WHAT IS NEEDED:
Copy, character for character, the lines running from the one with "before = set(bpy.data.objects)" to the one with "bpy.data.objects.remove(obj)", ends included. Leave out every other line.

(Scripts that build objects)

---

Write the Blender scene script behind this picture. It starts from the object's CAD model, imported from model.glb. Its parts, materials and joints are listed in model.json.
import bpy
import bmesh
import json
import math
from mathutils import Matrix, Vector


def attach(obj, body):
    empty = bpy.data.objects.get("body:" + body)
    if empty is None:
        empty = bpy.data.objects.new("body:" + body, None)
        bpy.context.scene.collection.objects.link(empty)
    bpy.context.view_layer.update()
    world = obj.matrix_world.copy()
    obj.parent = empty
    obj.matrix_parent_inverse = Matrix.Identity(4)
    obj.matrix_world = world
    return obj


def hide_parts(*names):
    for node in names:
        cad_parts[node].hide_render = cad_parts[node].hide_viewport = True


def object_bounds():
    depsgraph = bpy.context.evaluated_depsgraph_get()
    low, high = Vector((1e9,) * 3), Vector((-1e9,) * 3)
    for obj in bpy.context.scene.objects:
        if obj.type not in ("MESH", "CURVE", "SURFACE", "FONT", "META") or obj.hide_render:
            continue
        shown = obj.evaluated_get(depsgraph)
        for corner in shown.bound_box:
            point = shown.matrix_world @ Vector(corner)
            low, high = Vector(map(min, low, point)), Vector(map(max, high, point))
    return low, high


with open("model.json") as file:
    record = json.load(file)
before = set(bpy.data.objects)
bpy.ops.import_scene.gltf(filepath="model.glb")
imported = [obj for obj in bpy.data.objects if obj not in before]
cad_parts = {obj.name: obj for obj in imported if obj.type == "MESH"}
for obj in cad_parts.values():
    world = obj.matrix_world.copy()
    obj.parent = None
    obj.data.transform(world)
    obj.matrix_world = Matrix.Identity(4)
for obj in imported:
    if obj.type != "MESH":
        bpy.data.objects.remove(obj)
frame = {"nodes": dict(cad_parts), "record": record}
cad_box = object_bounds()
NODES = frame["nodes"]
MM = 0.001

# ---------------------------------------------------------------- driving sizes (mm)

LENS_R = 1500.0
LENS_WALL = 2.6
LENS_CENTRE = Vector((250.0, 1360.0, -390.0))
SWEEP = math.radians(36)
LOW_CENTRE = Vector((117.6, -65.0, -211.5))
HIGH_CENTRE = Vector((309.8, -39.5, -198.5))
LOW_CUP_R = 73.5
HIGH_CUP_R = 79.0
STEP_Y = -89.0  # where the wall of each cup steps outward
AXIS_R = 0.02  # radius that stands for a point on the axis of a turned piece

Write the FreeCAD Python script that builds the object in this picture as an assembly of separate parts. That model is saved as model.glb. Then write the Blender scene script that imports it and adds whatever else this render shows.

---

OUTPUT BELOW:
before = set(bpy.data.objects)
bpy.ops.import_scene.gltf(filepath="model.glb")
imported = [obj for obj in bpy.data.objects if obj not in before]
cad_parts = {obj.name: obj for obj in imported if obj.type == "MESH"}
for obj in cad_parts.values():
    world = obj.matrix_world.copy()
    obj.parent = None
    obj.data.transform(world)
    obj.matrix_world = Matrix.Identity(4)
for obj in imported:
    if obj.type != "MESH":
        bpy.data.objects.remove(obj)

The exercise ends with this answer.